Andrei Grozin, head of the Central Asia department at the Moscow Institute of CIS countries, said that Babanov’s meeting with the Kazak president had been a particularly fateful moment.
“The supreme powers [of Kyrgyzstan] probably arrived at the conclusion that, after the Nazarbayev meeting, Babanov’s chances of winning sharply increased,” Grozin said. “In my opinion, Nursultan Nazarbayev enjoys the same level of popularity among the Kyrgyz population as Atambaev, or maybe even more.”
He said that it was clear pressure on Babnov had been stepped up after the photo session of him shaking hands with Nazarbayev.
“Obviously, the people from Atambaev’s team thought it was very dangerous and he should be stopped. So they are obstructing him as much as they can.”

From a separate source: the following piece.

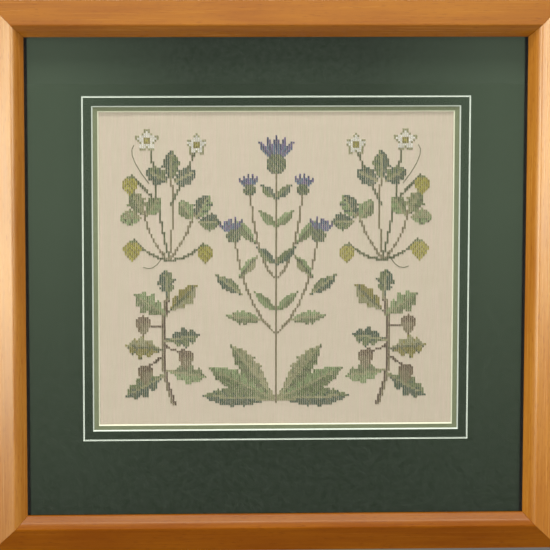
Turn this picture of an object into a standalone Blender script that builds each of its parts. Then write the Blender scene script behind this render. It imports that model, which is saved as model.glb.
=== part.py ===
"""Framed cross-stitch: a mitred wooden frame with glass, two window mats, the linen and a backing board.

Metres, +Z up, front towards -Y. The frame's back lies in the plane y = 0, and the origin is the middle
of the back of the top rail, where the frame meets the wall that it hangs on.
"""

import math

import bmesh
import bpy
from mathutils import Matrix, Vector

# Sight opening, the edge of the wood round the picture
SIGHT_WIDTH = 0.582
SIGHT_HEIGHT = 0.560

# Rail section, measured outwards from the sight edge and forwards from the wall
RAIL_WIDTH = 0.0430
REBATE_WIDTH = 0.0060
REBATE_DEPTH = 0.0102
LIP_EDGE = 0.0020
LIP_ROUND = 0.0010
SLOPE_END = 0.0094
SLOPE_TOP = 0.0229
BEAD_END = 0.0145
RIDGE_TOP = 0.0252
QUIRK_WIDTH = 0.0009
QUIRK_DEPTH = 0.0005
OUTER_EDGE_TOP = 0.0160
EDGE_ROUND = 0.0014
BACK_CHAMFER = 0.0008
BEAD_STEPS = 4
EDGE_STEPS = 3

# Clear space between neighbouring pieces
GAP = 0.0003

# Layers in the rebate, from the glass to the backing
GLASS_THICKNESS = 0.0020
MAT_THICKNESS = 0.0015
LINEN_THICKNESS = 0.0010
BOARD_THICKNESS = 0.0022

# Mats: the side edges stop short of the wood, and the windows sit a little above the middle
MAT_SIDE_GAP = 0.0035
WINDOW_RISE = 0.0098
BEVEL_WIDTH = 0.0016
GROOVE_WIDTH = 0.0024
GROOVE_DEPTH = 0.0010
GROOVE_SIZE = (0.4490, 0.4035)
OUTER_WINDOW = (0.4268, 0.3803)
INNER_WINDOW = (0.4130, 0.3680)
LINEN_MARGIN = 0.0200

# Place of the sight opening's middle below the origin
BACK_LAND = RAIL_WIDTH - REBATE_WIDTH
MIDDLE_Z = -(SIGHT_HEIGHT / 2 + REBATE_WIDTH + BACK_LAND / 2)

# Depth in front of the wall of each layer's front face
GLASS_FRONT = REBATE_DEPTH - GAP
OUTER_MAT_FRONT = GLASS_FRONT - GLASS_THICKNESS - GAP
INNER_MAT_FRONT = OUTER_MAT_FRONT - MAT_THICKNESS - GAP
LINEN_FRONT = INNER_MAT_FRONT - MAT_THICKNESS - GAP
BOARD_FRONT = LINEN_FRONT - LINEN_THICKNESS - GAP

# Colour, roughness and transmission of each material
FINISHES = {
    "honey_wood": ((0.52, 0.26, 0.08), 0.38, 0.0),
    "clear_glass": ((0.95, 0.97, 0.96), 0.03, 1.0),
    "dark_green_mat": ((0.055, 0.085, 0.060), 0.85, 0.0),
    "sage_mat": ((0.22, 0.28, 0.16), 0.85, 0.0),
    "natural_linen": ((0.60, 0.52, 0.41), 0.90, 0.0),
    "backing_card": ((0.06, 0.05, 0.04), 0.90, 0.0),
}


def clear_scene():
    """Remove every object that the file holds."""
    for obj in list(bpy.data.objects):
        bpy.data.objects.remove(obj, do_unlink=True)


def make_material(name):
    """A Principled material from its row of FINISHES."""
    colour, roughness, transmission = FINISHES[name]
    material = bpy.data.materials.new(name)
    material.use_nodes = True
    shader = material.node_tree.nodes["Principled BSDF"]
    shader.inputs["Base Color"].default_value = (*colour, 1.0)
    shader.inputs["Roughness"].default_value = roughness
    shader.inputs["Metallic"].default_value = 0.0
    shader.inputs["Transmission Weight"].default_value = transmission
    return material


def add_object(name, bm, material):
    """Turn a closed bmesh into a named object with outward faces."""
    bmesh.ops.recalc_face_normals(bm, faces=bm.faces[:])
    mesh = bpy.data.meshes.new(name)
    bm.to_mesh(mesh)
    bm.free()
    mesh.materials.append(material)
    obj = bpy.data.objects.new(name, mesh)
    bpy.context.scene.collection.objects.link(obj)
    return obj


def arc_points(centre, radius, start_deg, end_deg, steps):
    """Points on an arc, both ends included."""
    points = []
    for step in range(steps + 1):
        angle = math.radians(start_deg + (end_deg - start_deg) * step / steps)
        points.append((centre[0] + radius * math.cos(angle), centre[1] + radius * math.sin(angle)))
    return points


def bead_points():
    """The round bead, from the head of the inner slope over to the quirk."""
    points = []
    for step in range(1, BEAD_STEPS + 1):
        share = step / BEAD_STEPS
        rise = math.sin(share * math.pi / 2)
        outward = SLOPE_END + (BEAD_END - SLOPE_END) * share
        points.append((outward, SLOPE_TOP + (RIDGE_TOP - SLOPE_TOP) * rise))
    return points


def rail_section():
    """Closed outline of a rail as (outward, forward) points, from the lip round over the face to the back."""
    lip_front = REBATE_DEPTH + LIP_EDGE
    quirk_end = BEAD_END + QUIRK_WIDTH
    edge_centre = (RAIL_WIDTH - EDGE_ROUND, OUTER_EDGE_TOP - EDGE_ROUND)
    points = [(0.0, REBATE_DEPTH), (0.0, lip_front), (LIP_ROUND, lip_front + LIP_ROUND)]
    points += [(SLOPE_END, SLOPE_TOP)] + bead_points()
    points += [(BEAD_END + QUIRK_WIDTH / 2, RIDGE_TOP - 2 * QUIRK_DEPTH), (quirk_end, RIDGE_TOP - QUIRK_DEPTH)]
    points += arc_points(edge_centre, EDGE_ROUND, 75.0, 0.0, EDGE_STEPS)
    points += [(RAIL_WIDTH, BACK_CHAMFER), (RAIL_WIDTH - BACK_CHAMFER, 0.0)]
    points += [(REBATE_WIDTH, 0.0), (REBATE_WIDTH, REBATE_DEPTH)]
    return points


def make_rail(name, sight_length, sight_offset, turn_deg, material):
    """A mitred rail. It is built along X above the opening and turned about the opening's middle.

    The ends run at 45 degrees, and each is set back by half a gap from the mitre plane.
    """
    bm = bmesh.new()
    half = sight_length / 2 - GAP / math.sqrt(2)
    section = rail_section()
    corners = [bm.verts.new((-half - out, -forward, sight_offset + out)) for out, forward in section]
    end = bm.faces.new(corners)
    swept = bmesh.ops.extrude_face_region(bm, geom=[end])
    far_end = [item for item in swept["geom"] if isinstance(item, bmesh.types.BMVert)]
    for vert in far_end:
        vert.co.x = -vert.co.x
    turn = Matrix.Rotation(math.radians(turn_deg), 4, "Y")
    bmesh.ops.transform(bm, matrix=Matrix.Translation((0.0, 0.0, MIDDLE_Z)) @ turn, verts=bm.verts[:])
    return add_object(name, bm, material)


def make_plate(name, size, front, thickness, rise, material):
    """A flat rectangular sheet whose front face is a given depth in front of the wall."""
    bm = bmesh.new()
    bmesh.ops.create_cube(bm, size=1.0)
    bmesh.ops.scale(bm, vec=Vector((size[0], thickness, size[1])), verts=bm.verts[:])
    middle = Vector((0.0, -(front - thickness / 2), MIDDLE_Z + rise))
    bmesh.ops.translate(bm, vec=middle, verts=bm.verts[:])
    return add_object(name, bm, material)


def rectangle_loop(bm, size, depth, rise):
    """Edges of an upright rectangle at a depth in front of the wall."""
    corners = []
    for side, level in ((-1, -1), (1, -1), (1, 1), (-1, 1)):
        place = (side * size[0] / 2, -depth, MIDDLE_Z + rise + level * size[1] / 2)
        corners.append(bm.verts.new(place))
    return [bm.edges.new((corners[index], corners[(index + 1) % 4])) for index in range(4)]


def grown(size, margin):
    """A rectangle's size with the same margin added on every side."""
    return (size[0] + 2 * margin, size[1] + 2 * margin)


def make_mat(name, outer, front, window, grooves, material):
    """A window mat: nested rectangles bridged from the outer edge to the bevelled window and round the back."""
    back = front - MAT_THICKNESS
    bm = bmesh.new()
    loops = [rectangle_loop(bm, outer, back, 0.0), rectangle_loop(bm, outer, front, 0.0)]
    for groove in grooves:
        loops.append(rectangle_loop(bm, grown(groove, GROOVE_WIDTH / 2), front, WINDOW_RISE))
        loops.append(rectangle_loop(bm, groove, front - GROOVE_DEPTH, WINDOW_RISE))
        loops.append(rectangle_loop(bm, grown(groove, -GROOVE_WIDTH / 2), front, WINDOW_RISE))
    loops.append(rectangle_loop(bm, grown(window, BEVEL_WIDTH / 2), front, WINDOW_RISE))
    loops.append(rectangle_loop(bm, grown(window, -BEVEL_WIDTH / 2), back, WINDOW_RISE))
    for index, loop in enumerate(loops):
        bmesh.ops.bridge_loops(bm, edges=loop + loops[(index + 1) % len(loops)])
    return add_object(name, bm, material)


def build():
    """Model every piece of the framed cross-stitch."""
    clear_scene()
    materials = {name: make_material(name) for name in FINISHES}
    wood = materials["honey_wood"]
    make_rail("rail_top", SIGHT_WIDTH, SIGHT_HEIGHT / 2, 0.0, wood)
    make_rail("rail_right", SIGHT_HEIGHT, SIGHT_WIDTH / 2, 90.0, wood)
    make_rail("rail_bottom", SIGHT_WIDTH, SIGHT_HEIGHT / 2, 180.0, wood)
    make_rail("rail_left", SIGHT_HEIGHT, SIGHT_WIDTH / 2, 270.0, wood)
    rebate = grown((SIGHT_WIDTH, SIGHT_HEIGHT), REBATE_WIDTH - GAP)
    make_plate("glass", rebate, GLASS_FRONT, GLASS_THICKNESS, 0.0, materials["clear_glass"])
    mat_outer = (SIGHT_WIDTH - 2 * MAT_SIDE_GAP, rebate[1])
    make_mat("mat_outer", mat_outer, OUTER_MAT_FRONT, OUTER_WINDOW, [GROOVE_SIZE], materials["dark_green_mat"])
    make_mat("mat_inner", mat_outer, INNER_MAT_FRONT, INNER_WINDOW, [], materials["sage_mat"])
    linen_size = grown(INNER_WINDOW, LINEN_MARGIN)
    make_plate("linen", linen_size, LINEN_FRONT, LINEN_THICKNESS, WINDOW_RISE, materials["natural_linen"])
    make_plate("backing_board", rebate, BOARD_FRONT, BOARD_THICKNESS, 0.0, materials["backing_card"])


build()
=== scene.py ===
"""Framed cross-stitch: the finishes, the cloth, the stitches, the lights and the camera.

Laid out as a Blender add-on and run as a script. Every size is in metres. The picture hangs upright,
front towards -Y, with the back of its frame in the plane y = 0.
"""

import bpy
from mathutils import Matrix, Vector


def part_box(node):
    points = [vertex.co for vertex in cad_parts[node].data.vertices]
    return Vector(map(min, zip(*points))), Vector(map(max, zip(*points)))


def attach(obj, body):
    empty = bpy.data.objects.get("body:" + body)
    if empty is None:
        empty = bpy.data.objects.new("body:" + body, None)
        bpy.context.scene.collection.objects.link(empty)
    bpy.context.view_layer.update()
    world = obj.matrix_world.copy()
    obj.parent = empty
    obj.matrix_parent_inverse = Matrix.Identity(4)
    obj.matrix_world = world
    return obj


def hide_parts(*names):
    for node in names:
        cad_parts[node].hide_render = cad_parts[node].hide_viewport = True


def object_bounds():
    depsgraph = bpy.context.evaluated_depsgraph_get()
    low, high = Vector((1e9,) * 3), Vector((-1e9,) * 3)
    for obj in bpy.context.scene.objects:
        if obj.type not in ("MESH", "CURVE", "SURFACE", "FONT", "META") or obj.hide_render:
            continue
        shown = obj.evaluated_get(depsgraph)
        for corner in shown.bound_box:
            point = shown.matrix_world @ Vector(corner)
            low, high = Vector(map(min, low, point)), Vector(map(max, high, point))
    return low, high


bl_info = {
    "name": "Framed Cross-stitch",
    "version": (1, 0, 0),
    "blender": (4, 5, 0),
    "location": "View3D > Sidebar > Cross-stitch",
    "description": "Builds a cross-stitch picture in two window mats behind glass in a mitred wooden frame",
    "category": "Add Mesh",
}

import cmath
import math

import bmesh
import bpy
import numpy as np
from bpy.props import FloatProperty, FloatVectorProperty, IntProperty, PointerProperty
from mathutils import Matrix, Vector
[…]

MacLeod noted that such meetings were not unusual, adding that in 2010 Atambaev and other politicians held high-profile meetings with senior officials from both Russia and Kazakstan
“It is really Atambaev who is making this into a big issue,” he continued. “Assuming Zheenbekov wins, Atambaev has just made his life more difficult with such unusual – I think unprecedented – hostile language against Kazakstan, in recent history Kyrgyzstan’s best friend in the region”.
However, MacLeod argued that despite Atambaev’s more recent comments, the election campaign had still been largely competitive and fair.
“One gets the impression that it is Atambaev, not Babanov, who has changed,” he concluded. “Presumably he [Atambaev] has begun to fear that Zheenbekov might lose and has adopted this new rhetoric.”